— Start —

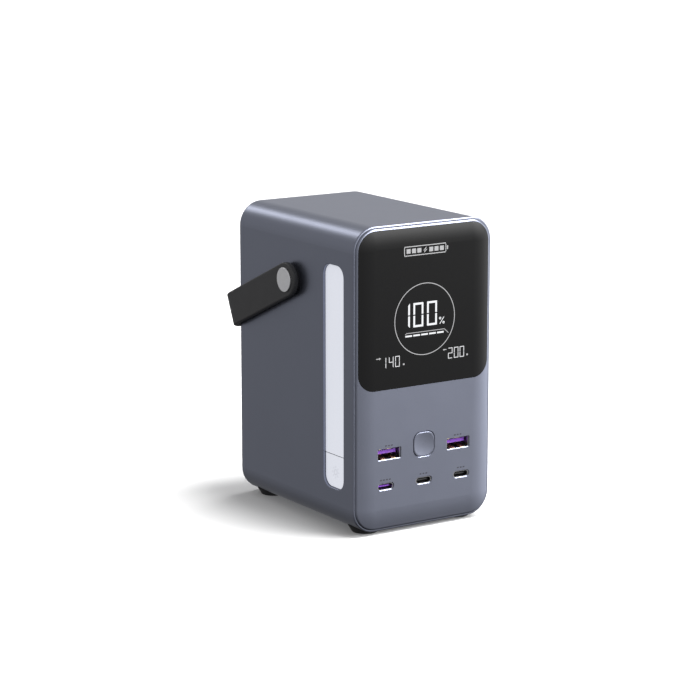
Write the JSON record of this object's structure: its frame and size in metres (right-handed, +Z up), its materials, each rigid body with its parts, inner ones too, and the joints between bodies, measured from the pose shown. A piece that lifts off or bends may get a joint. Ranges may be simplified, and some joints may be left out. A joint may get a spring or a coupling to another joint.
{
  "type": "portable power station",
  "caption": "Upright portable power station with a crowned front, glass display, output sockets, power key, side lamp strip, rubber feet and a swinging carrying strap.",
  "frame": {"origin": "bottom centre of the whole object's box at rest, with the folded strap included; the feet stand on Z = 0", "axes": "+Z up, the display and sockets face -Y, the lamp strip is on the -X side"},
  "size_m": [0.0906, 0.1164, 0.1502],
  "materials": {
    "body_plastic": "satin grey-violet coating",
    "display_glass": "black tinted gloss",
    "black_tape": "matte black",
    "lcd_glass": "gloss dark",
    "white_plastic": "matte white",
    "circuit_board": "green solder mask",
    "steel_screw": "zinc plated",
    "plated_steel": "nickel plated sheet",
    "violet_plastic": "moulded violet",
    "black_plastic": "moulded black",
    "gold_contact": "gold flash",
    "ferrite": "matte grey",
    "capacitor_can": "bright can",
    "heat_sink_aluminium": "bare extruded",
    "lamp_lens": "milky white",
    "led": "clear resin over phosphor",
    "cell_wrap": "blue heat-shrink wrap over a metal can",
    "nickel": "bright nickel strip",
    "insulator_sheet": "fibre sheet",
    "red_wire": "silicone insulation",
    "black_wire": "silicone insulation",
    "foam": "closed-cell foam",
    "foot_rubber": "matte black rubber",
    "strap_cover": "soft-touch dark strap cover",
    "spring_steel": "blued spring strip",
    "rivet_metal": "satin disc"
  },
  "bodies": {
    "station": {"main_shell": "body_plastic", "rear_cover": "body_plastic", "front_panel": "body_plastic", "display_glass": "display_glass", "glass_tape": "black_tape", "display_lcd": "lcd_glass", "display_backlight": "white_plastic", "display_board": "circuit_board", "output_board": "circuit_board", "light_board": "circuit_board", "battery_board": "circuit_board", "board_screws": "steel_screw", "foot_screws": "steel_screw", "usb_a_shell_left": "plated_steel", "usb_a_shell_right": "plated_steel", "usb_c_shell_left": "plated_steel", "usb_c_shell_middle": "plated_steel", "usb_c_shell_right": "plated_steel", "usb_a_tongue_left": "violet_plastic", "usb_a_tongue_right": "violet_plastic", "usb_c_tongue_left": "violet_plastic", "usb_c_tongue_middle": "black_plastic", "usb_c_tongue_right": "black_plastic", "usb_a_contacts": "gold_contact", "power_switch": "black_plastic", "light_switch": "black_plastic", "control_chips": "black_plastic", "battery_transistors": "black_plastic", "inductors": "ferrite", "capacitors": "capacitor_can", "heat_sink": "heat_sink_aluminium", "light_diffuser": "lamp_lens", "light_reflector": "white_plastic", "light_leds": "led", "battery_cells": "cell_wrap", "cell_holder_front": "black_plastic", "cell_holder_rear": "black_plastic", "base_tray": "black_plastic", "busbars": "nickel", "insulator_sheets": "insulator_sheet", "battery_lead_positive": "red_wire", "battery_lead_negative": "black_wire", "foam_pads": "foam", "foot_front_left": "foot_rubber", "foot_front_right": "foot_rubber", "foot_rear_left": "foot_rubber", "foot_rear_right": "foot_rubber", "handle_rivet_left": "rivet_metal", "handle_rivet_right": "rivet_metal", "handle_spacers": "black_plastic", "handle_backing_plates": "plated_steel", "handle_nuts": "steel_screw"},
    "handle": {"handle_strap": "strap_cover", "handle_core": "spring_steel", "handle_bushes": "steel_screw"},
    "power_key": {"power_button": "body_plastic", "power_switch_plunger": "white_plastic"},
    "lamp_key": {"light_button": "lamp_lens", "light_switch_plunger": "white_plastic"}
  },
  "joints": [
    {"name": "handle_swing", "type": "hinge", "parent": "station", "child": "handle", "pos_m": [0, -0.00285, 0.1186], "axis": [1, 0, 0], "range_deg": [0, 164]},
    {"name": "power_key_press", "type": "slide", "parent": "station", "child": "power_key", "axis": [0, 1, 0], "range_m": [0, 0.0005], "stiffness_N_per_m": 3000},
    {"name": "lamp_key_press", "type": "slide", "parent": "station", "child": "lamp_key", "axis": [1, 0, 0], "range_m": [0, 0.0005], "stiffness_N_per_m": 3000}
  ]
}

— End —

Given request - Check each line of the data above for the word "joints", then state how many lines have it. Give the number alone.

Complete output - 2